Numerical simulation of tsunamis generated by caldera collapse during the 7.3 ka Kikai eruption, Kyushu, Japan

Abstract

Abstract The relationship between tsunamis and scales of caldera collapse during a 7.3 ka eruption of the Kikai volcano were numerically investigated, and a hypothetical caldera collapse scale was established. Wave height, arrival time, and run-up height and distance were determined at some locations along the coastline around Kikai caldera, using non-linear long-wave equations and caldera collapse models using parameters showing the difference in geometry between pre- and post-collapse and the collapse duration. Whether tsunamis become large and inundations occur in coasts is estimated by the dimensionless collapse speed. Computed tsunamis were then compared with geological characteristics found in coasts.
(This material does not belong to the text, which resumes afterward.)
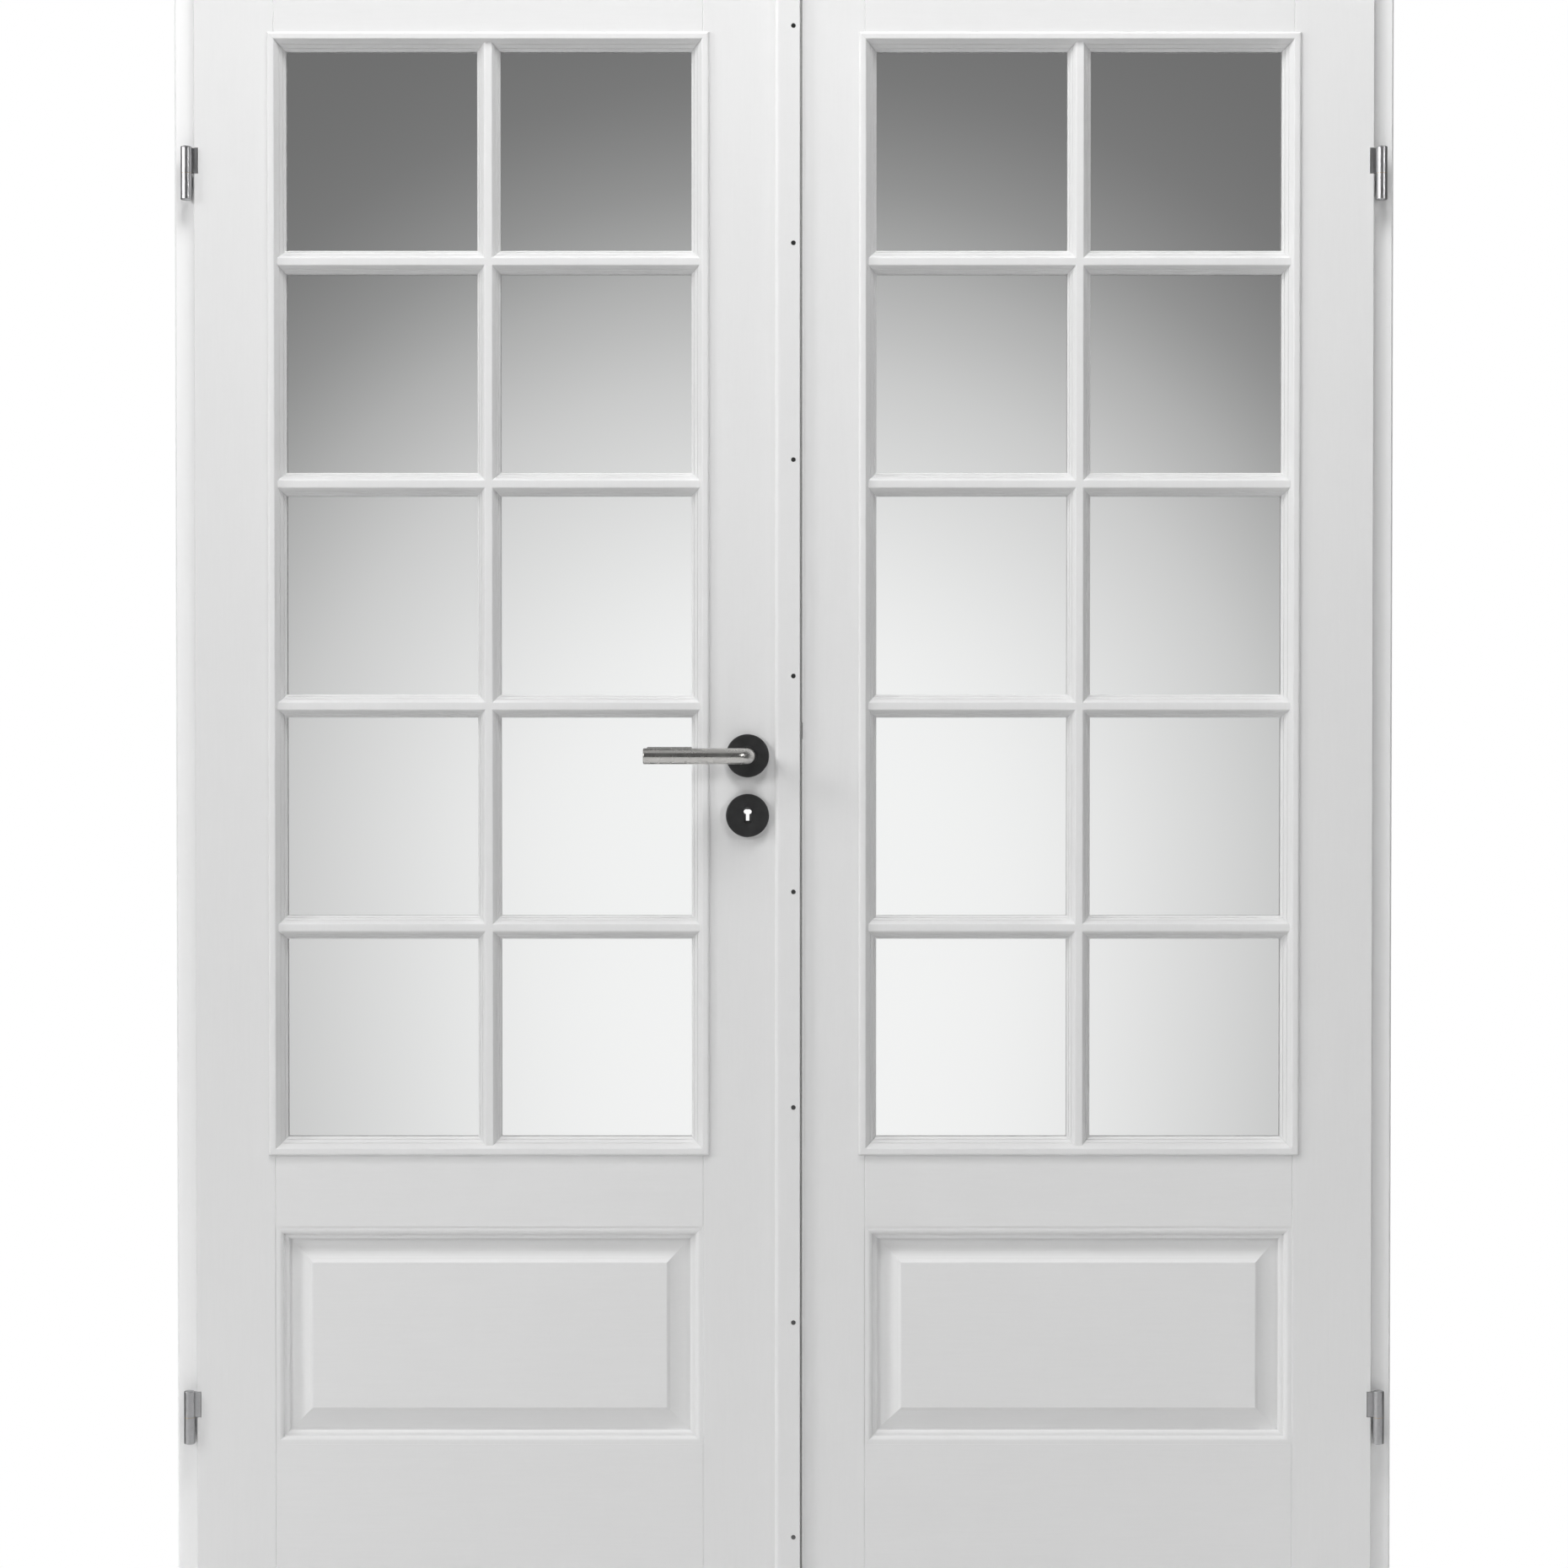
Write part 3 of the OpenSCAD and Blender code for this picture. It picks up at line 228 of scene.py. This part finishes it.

The lack of evidence of tsunami inundation at Nejime, 65 km from the caldera, suggests that any tsunamis were small; indicating that the upper limit of dimensionless caldera collapse speed was 0.01. On the other hand, on the coast of the Satsuma Peninsula, 50 km from the caldera, geological characteristics suggests that tsunamis did not inundate, or that even if tsunamis inundated the area, the traces of a tsunami have been eroded by a climactic pyroclastic flow or the tsunami itself and they have not been left. In numerical computations, when a dimensionless caldera collapse speed is more than 0.003, tsunami can inundate this area.